_Brief_
Collect each line holding the string "behind".

_Dataset extract_
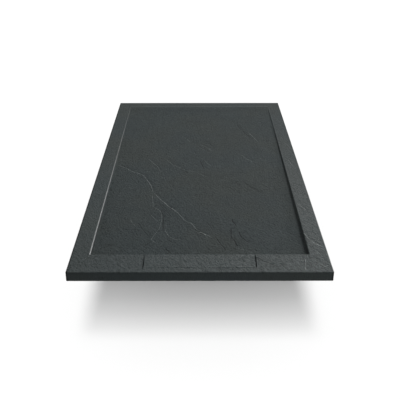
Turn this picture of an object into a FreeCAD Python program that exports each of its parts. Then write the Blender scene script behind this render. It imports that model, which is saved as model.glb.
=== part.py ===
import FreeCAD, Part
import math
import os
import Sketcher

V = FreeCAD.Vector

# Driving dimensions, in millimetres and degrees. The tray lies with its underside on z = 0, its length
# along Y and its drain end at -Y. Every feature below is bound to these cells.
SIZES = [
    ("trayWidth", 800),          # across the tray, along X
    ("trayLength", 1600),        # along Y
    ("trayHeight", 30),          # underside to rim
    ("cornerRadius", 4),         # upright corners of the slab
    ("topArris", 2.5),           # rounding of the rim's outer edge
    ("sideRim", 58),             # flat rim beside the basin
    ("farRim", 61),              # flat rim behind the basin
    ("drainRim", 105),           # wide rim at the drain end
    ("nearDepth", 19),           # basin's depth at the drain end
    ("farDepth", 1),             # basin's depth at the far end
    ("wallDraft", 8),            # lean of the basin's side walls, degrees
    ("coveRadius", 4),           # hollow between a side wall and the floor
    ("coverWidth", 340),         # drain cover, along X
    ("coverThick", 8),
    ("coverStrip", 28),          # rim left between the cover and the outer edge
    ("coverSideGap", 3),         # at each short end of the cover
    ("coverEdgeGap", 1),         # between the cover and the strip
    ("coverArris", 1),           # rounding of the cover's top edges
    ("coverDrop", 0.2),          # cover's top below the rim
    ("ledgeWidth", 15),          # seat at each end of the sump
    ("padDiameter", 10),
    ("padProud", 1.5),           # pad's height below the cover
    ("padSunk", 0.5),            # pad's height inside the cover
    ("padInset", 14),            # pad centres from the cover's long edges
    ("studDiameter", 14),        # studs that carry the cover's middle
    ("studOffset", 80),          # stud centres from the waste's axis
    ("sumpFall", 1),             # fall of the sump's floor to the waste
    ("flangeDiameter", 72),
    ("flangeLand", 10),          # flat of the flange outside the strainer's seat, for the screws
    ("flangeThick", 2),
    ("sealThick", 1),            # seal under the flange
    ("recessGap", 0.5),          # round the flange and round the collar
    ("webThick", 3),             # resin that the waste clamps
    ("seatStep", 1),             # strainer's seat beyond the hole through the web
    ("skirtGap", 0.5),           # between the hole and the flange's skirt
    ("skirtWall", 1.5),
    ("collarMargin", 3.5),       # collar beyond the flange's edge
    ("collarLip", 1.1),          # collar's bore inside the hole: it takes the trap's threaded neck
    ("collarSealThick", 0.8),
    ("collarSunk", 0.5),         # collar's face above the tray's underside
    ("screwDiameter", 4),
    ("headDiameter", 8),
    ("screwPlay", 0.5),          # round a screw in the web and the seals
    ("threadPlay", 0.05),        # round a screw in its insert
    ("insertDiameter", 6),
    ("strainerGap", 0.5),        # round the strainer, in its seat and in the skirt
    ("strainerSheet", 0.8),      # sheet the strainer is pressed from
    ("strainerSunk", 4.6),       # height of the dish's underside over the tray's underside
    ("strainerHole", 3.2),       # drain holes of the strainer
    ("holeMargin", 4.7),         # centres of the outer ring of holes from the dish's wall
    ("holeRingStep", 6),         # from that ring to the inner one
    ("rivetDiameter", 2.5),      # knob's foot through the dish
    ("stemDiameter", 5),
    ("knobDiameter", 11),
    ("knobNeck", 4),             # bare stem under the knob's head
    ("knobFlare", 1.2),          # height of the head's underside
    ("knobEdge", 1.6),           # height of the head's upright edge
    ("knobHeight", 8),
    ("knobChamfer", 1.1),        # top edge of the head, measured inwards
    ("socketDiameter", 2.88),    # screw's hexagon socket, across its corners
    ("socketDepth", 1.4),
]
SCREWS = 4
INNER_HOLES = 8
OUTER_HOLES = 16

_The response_
Turn this picture of an object into a FreeCAD Python program that exports each of its parts. Then write the Blender scene script behind this render. It imports that model, which is saved as model.glb.
    ("farRim", 61),              # flat rim behind the basin